L’entreprise aussi obtient un rapport dépersonnalisé où l’on détermine le pourcentage de risque en fonction des différents facteurs mesurés : adiposité, hypertension, diabète, etc. chez les employés qui ont accepté volontairement de participer à l’évaluation. La campagne de mobilisation dure trois mois. On crée des équipes de cinq personnes qui peuvent s’entraider dans leur parcours, « ce qui a bien plus d’impact sur le succès qu’une diète classique où l’on impose tel régime et telles restrictions ».

On essaie d’avoir un fumeur par équipe, et on mesure le succès, tout comme le tour de taille de l’équipe.

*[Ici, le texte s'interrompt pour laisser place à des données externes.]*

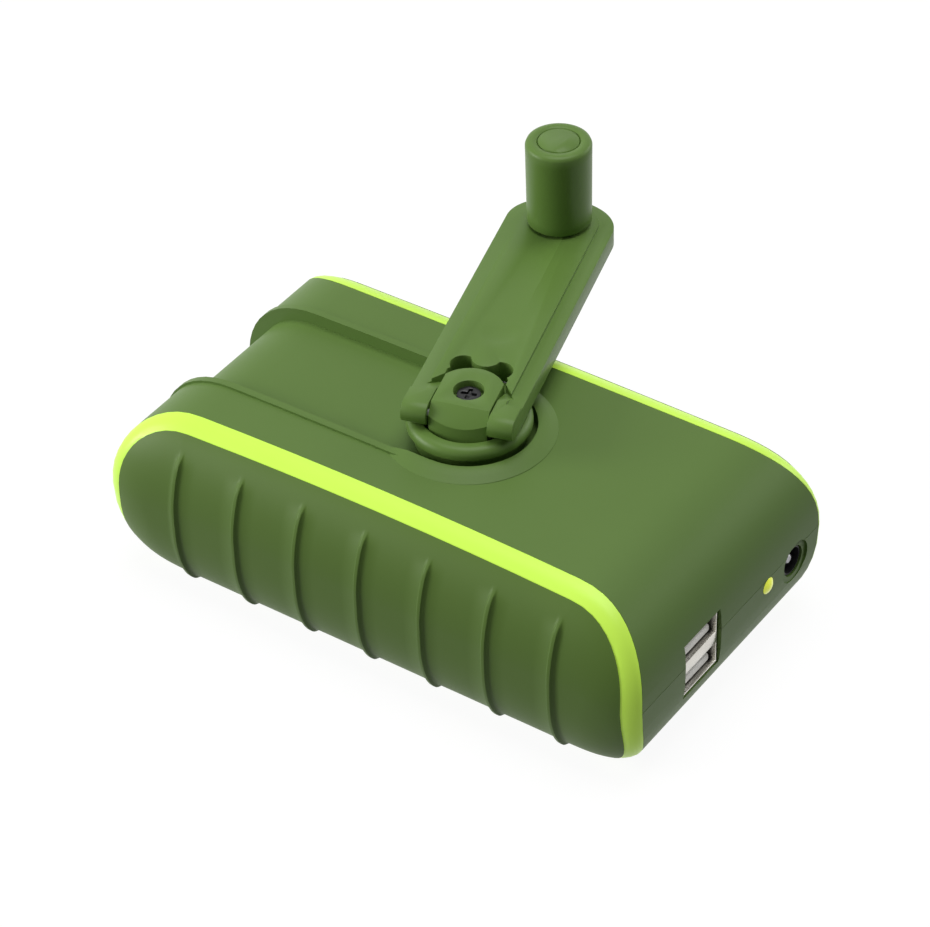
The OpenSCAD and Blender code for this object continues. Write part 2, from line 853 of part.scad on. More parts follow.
led_l = 7;
led_lead = 0.5;
led_dome = 0.7;
module status_led() {
    led_x = body_l / 2 - led_l;
    ball = (led_r * led_r + led_dome * led_dome) / (2 * led_dome);
    dome_steps = 6;
    reach_a = asin(led_r / ball);
    color([0.75, 0.95, 0.1])
    translate([led_x, led_y, socket_z])
        rotate([0, 90, 0])
            rotate_extrude()
                polygon(concat(
                    [[0, 0], [led_r, 0]],
                    [
                        for (k = [dome_steps : -1 : 0])
                            let (a = reach_a * k / dome_steps)
                            [ball * sin(a), led_l - ball + led_dome + ball * cos(a) - play]
                    ]
                ));
    color(steel)
    for (dy = [-led_r / 2, led_r / 2])
        box(
            [led_x + led_lead, led_y + dy - led_lead / 2, board_top],
            [led_x + 2 * led_lead, led_y + dy + led_lead / 2, socket_z - led_r / 2]
        );
}

plate_corner = 3;
module plate(z) {
    box([plate_x0 + plate_corner, plate_y0, z], [plate_x1 - plate_corner, plate_y1, z + plate_t]);
    box([plate_x0, plate_y0 + plate_corner, z], [plate_x1, plate_y1 - plate_corner, z + plate_t]);
    for (x = [plate_x0 + plate_corner, plate_x1 - plate_corner])
        for (y = [plate_y0 + plate_corner, plate_y1 - plate_corner])
            rod(x, y, z, z + plate_t, plate_corner);
}

module plate_bores(z) {
    rod(hub_x, 0, z - over, z + plate_t + over, shaft_r + play);
    for (p = [axle_one, axle_two])
        rod(p[0], p[1], z - over, z + plate_t + over, axle_r);
    rod(rotor[0], rotor[1], z - over, z + plate_t + over, rotor_shaft_r + play);
}

module gearbox_base() {
    color([0.8, 0.8, 0.78])
    difference() {
        union() {
            plate(base_z);
            for (s = gearbox_spots)
                rod(s[0], s[1], base_z, plate_z, post_r);
        }
        plate_bores(base_z);
        for (s = gearbox_spots)
            rod(s[0], s[1], base_z - over, plate_z + over, small_screw_r + play);
    }
}

module gearbox_plate() {
    color([0.8, 0.8, 0.78])
    difference() {
        plate(plate_z);
        plate_bores(plate_z);
        for (s = gearbox_spots)
            rod(s[0], s[1], plate_z - over, plate_top + over, small_screw_r + play);
    }
}

module gearbox_screws() {
    color(steel)
    for (s = gearbox_spots) {
        rod(s[0], s[1], base_z - clear, base_z, 2 * small_screw_r);
        rod(s[0], s[1], base_z, plate_top + small_grip, small_screw_r);
    }
}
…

À la fin du trimestre, un prix de participation est offert par l’employeur. Cette mesure incitative externe est importante, mais il ne faut pas insister là-dessus, dit-elle. L’important est de mobiliser les employés et de créer un contexte amusant qui fera en sorte que, durant le trimestre que dure l’exercice, on aide les gens à prendre conscience de leur état de santé et des gestes qu’ils peuvent faire pour diminuer les risques.

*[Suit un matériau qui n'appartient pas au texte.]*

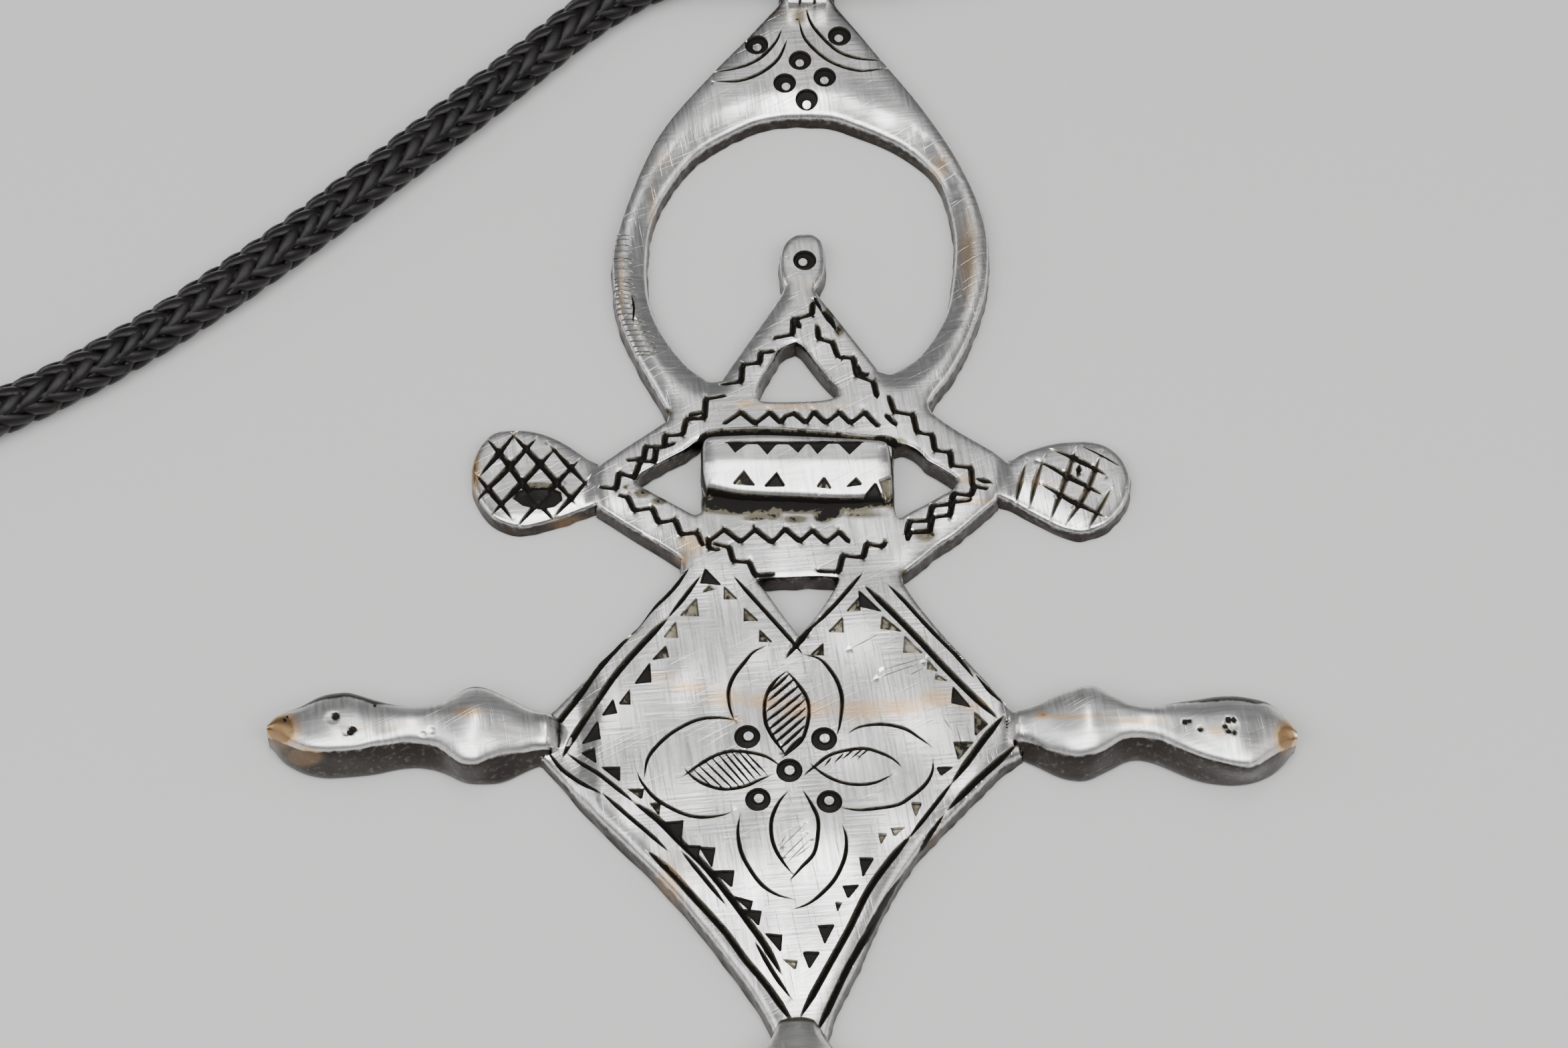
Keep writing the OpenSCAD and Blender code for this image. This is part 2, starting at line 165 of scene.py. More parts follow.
# Outline of the plate, charted up its right side and down its left one. Each part has
# its pixels, its level, the width and depth of its rounded edge, and the width and
# depth of the broad filed slope inside it.
OUTLINE = [
    ([(1236, 1568), (1238, 1545), (1246, 1513), (1262, 1478), (1282, 1440), (1299, 1400), (1319, 1356),
     (1344, 1312), (1371, 1272), (1400, 1241), (1434, 1206), (1472, 1168), (1503, 1138),
     (1530, 1120)], PLATE_T, 0.75, 0.55, 1.1, 0.1),
    ([(1530, 1116), (1530, 1062)], PLATE_T, 0.2, 0.15, 0.4, 0.0),
    ([(1522, 1060), (1508, 1050), (1500, 1040), (1475, 1013), (1450, 985), (1425, 958), (1400, 930),
     (1375, 900), (1352, 868)], PLATE_T, 0.3, 0.22, 0.5, 0.04),
    ([(1350, 854), (1375, 835), (1403, 812), (1432, 793), (1475, 757), (1494, 741)],
     PLATE_T, 0.3, 0.25, 1.3, 0.14),
    ([(1494, 741), (1513, 745), (1540, 760), (1578, 780), (1600, 788), (1621, 791), (1645, 784),
     (1662, 774), (1684, 748), (1692, 717), (1688, 696), (1676, 676), (1654, 660), (1628, 654),
     (1600, 654), (1575, 657), (1552, 663), (1529, 672), (1510, 684)], KNOB_T, 0.4, 0.3, 1.6, 0.12),
    ([(1510, 684), (1475, 663), (1432, 638), (1396, 613)], PLATE_T, 0.25, 0.2, 0.8, 0.06),
    ([(1390, 602), (1400, 583), (1426, 549), (1453, 496), (1475, 429), (1479, 357), (1468, 304),
     (1444, 250), (1415, 201), (1368, 138), (1323, 85), (1250, 0)], PLATE_T, 0.35, 0.3, 1.0, 0.16),
    ([(1243, -8), (1243, -15), (1170, -15), (1170, -8)], PLATE_T, 0.15, 0.1, 0.4, 0.0),
    ([(1165, 0), (1064, 103), (1015, 156), (984, 196), (962, 237), (935, 304), (917, 366), (917, 411),
     (924, 464), (946, 518), (979, 576), (1000, 612)], PLATE_T, 0.35, 0.3, 1.0, 0.16),
    ([(998, 623), (950, 655), (894, 691)], PLATE_T, 0.25, 0.2, 0.8, 0.06),
    ([(894, 691), (868, 672), (843, 656), (815, 644), (787, 638), (755, 638), (738, 642), (727, 650),
     (715, 665), (708, 683), (706, 700), (707, 718), (715, 742), (734, 767), (755, 778), (780, 783),
     (804, 779), (846, 767), (870, 758), (892, 752)], KNOB_T, 0.35, 0.25, 1.0, 0.1),
    ([(892, 752), (950, 788), (985, 808), (1018, 830)], PLATE_T, 0.25, 0.2, 1.3, 0.14),
    ([(1020, 845), (1016, 858), (1000, 878), (975, 905), (950, 936), (925, 958), (900, 983),
     (875, 1008), (850, 1032), (830, 1052), (822, 1060)], PLATE_T, 0.25, 0.2, 0.6, 0.06),
    ([(806, 1064), (808, 1126)], PLATE_T, 0.2, 0.15, 0.4, 0.0),
    ([(812, 1128), (845, 1163), (874, 1197), (903, 1227), (940, 1262), (976, 1298), (1010, 1334),
     (1041, 1371), (1070, 1406), (1094, 1438), (1118, 1470), (1136, 1497), (1150, 1522), (1160, 1545),
     (1162, 1568)], PLATE_T, 0.65, 0.5, 1.1, 0.1),
]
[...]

Natalie Alméras note qu’à l’IUCPQ, on voit des gens de plus en jeunes arriver à l’urgence dans des conditions cardiovasculaires critiques. « Aujourd’hui, on en voit toutes les semaines qui ont à peine 40 ans. » Tendance plus inquiétante encore, les problèmes d’obésité, d’hypertension et de diabète frappent les jeunes de moins de 20 ans. « C’est cette génération qui arrivera sous peu sur le marché du travail. »

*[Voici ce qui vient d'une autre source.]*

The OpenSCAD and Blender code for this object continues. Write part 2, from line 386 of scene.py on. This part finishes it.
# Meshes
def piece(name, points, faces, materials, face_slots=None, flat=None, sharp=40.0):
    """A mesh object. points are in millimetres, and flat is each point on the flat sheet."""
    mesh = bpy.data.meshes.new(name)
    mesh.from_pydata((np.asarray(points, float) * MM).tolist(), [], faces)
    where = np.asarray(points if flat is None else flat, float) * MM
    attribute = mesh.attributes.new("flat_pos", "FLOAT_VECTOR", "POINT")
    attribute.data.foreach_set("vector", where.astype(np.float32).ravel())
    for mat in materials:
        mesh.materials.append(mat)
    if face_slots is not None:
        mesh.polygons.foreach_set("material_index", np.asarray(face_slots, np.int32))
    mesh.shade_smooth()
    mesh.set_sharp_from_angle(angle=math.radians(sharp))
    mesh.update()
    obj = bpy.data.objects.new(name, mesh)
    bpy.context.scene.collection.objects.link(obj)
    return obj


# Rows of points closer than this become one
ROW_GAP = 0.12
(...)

Certes, l’incidence du tabagisme a été réduite, et les problèmes de cholestérol sont mieux gérés qu’avant, tout comme la tension artérielle. Mais ces progrès ont été obtenus au prix d’une consommation accrue de médicaments et au recours plus fréquent aux services de santé. Depuis les années 1990 et 2000, les professionnels de la médecine ont vu se conjuguer plusieurs problèmes de santé : surplus de poids, hypertension et glycémie élevée, que l’on a réunis sous le vocable de « syndrome métabolique ». L’hypertension est devenue un « meurtrier silencieux », car de nombreuses personnes en souffrent sans le savoir, faute d’avoir accès à un médecin de famille. Plus de 35 000 nouveaux cas de diabète sont déclarés chaque année, et cela a un impact direct sur le système cardiovasculaire.